Exercise details: Look below for the line containing "front_frame();"; from there through the line containing "bpy.data.objects.remove(obj)", both lines included, please set down each line exactly and nothing else.

####################

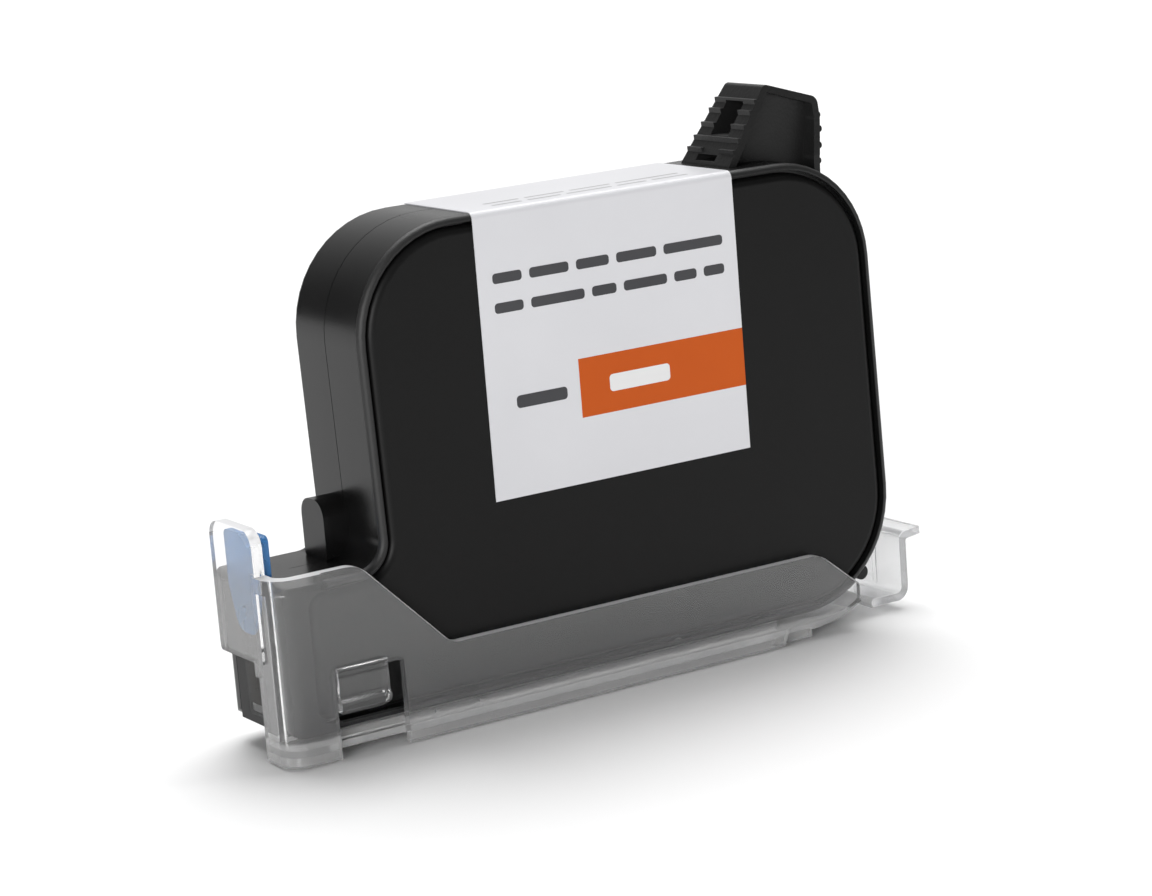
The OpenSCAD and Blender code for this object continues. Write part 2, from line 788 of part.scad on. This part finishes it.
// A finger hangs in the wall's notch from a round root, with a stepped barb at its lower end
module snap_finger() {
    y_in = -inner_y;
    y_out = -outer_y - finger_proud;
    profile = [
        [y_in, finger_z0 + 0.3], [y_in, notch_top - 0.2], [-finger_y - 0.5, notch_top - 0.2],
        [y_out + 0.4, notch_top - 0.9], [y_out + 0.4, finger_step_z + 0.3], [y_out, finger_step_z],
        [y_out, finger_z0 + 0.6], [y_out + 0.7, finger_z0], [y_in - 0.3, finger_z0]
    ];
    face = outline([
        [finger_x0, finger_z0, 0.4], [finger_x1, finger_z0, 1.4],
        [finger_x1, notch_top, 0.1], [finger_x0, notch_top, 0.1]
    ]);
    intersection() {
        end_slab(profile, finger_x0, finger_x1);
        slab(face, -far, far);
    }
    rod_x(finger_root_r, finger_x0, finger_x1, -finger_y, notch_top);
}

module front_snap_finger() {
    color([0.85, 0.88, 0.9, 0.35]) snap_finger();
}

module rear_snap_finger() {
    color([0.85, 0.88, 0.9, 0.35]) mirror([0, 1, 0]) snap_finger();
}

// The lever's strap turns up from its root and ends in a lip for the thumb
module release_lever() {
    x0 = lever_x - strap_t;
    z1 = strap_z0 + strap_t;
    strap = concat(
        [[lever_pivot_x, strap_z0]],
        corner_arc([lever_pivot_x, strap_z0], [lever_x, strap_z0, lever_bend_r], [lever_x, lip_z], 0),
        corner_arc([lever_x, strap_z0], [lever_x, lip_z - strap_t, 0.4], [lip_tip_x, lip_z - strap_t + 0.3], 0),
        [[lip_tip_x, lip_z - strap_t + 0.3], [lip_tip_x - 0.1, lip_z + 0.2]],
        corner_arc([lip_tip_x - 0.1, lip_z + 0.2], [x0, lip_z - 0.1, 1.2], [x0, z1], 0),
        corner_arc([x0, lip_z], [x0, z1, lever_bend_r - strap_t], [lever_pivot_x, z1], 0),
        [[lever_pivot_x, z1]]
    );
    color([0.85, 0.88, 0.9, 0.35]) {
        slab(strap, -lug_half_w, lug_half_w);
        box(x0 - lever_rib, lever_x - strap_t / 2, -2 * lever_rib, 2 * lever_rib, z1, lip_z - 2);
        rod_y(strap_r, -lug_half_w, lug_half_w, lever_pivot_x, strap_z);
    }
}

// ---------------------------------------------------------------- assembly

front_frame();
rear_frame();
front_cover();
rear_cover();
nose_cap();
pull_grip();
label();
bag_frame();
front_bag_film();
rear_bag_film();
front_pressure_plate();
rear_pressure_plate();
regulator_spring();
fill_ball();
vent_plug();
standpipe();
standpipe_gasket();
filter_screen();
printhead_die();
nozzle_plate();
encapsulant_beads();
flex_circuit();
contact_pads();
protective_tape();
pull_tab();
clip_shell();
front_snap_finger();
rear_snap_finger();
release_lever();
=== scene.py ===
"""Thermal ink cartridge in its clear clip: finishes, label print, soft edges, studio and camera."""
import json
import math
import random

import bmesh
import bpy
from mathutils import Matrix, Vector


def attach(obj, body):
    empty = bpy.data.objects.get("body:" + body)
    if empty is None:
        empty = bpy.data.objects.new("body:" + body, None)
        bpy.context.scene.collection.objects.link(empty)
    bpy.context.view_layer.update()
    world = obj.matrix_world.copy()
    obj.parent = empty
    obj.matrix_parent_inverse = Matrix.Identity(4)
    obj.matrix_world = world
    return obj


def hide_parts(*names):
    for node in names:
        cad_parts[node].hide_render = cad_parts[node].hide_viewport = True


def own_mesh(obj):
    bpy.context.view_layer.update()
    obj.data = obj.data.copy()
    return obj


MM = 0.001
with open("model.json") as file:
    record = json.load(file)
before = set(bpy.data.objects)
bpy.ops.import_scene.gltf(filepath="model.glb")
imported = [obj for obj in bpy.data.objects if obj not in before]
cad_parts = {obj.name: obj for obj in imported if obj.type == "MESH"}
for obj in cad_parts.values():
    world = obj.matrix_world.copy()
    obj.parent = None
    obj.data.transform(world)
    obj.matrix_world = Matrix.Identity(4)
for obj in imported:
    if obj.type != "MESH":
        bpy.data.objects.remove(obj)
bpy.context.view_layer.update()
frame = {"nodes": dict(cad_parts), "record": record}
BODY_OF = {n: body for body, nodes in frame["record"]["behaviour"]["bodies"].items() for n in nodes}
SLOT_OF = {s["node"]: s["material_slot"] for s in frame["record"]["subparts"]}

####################

Answer for this exercise:
front_frame();
rear_frame();
front_cover();
rear_cover();
nose_cap();
pull_grip();
label();
bag_frame();
front_bag_film();
rear_bag_film();
front_pressure_plate();
rear_pressure_plate();
regulator_spring();
fill_ball();
vent_plug();
standpipe();
standpipe_gasket();
filter_screen();
printhead_die();
nozzle_plate();
encapsulant_beads();
flex_circuit();
contact_pads();
protective_tape();
pull_tab();
clip_shell();
front_snap_finger();
rear_snap_finger();
release_lever();
=== scene.py ===
"""Thermal ink cartridge in its clear clip: finishes, label print, soft edges, studio and camera."""
import json
import math
import random

import bmesh
import bpy
from mathutils import Matrix, Vector


def attach(obj, body):
    empty = bpy.data.objects.get("body:" + body)
    if empty is None:
        empty = bpy.data.objects.new("body:" + body, None)
        bpy.context.scene.collection.objects.link(empty)
    bpy.context.view_layer.update()
    world = obj.matrix_world.copy()
    obj.parent = empty
    obj.matrix_parent_inverse = Matrix.Identity(4)
    obj.matrix_world = world
    return obj


def hide_parts(*names):
    for node in names:
        cad_parts[node].hide_render = cad_parts[node].hide_viewport = True


def own_mesh(obj):
    bpy.context.view_layer.update()
    obj.data = obj.data.copy()
    return obj


MM = 0.001
with open("model.json") as file:
    record = json.load(file)
before = set(bpy.data.objects)
bpy.ops.import_scene.gltf(filepath="model.glb")
imported = [obj for obj in bpy.data.objects if obj not in before]
cad_parts = {obj.name: obj for obj in imported if obj.type == "MESH"}
for obj in cad_parts.values():
    world = obj.matrix_world.copy()
    obj.parent = None
    obj.data.transform(world)
    obj.matrix_world = Matrix.Identity(4)
for obj in imported:
    if obj.type != "MESH":
        bpy.data.objects.remove(obj)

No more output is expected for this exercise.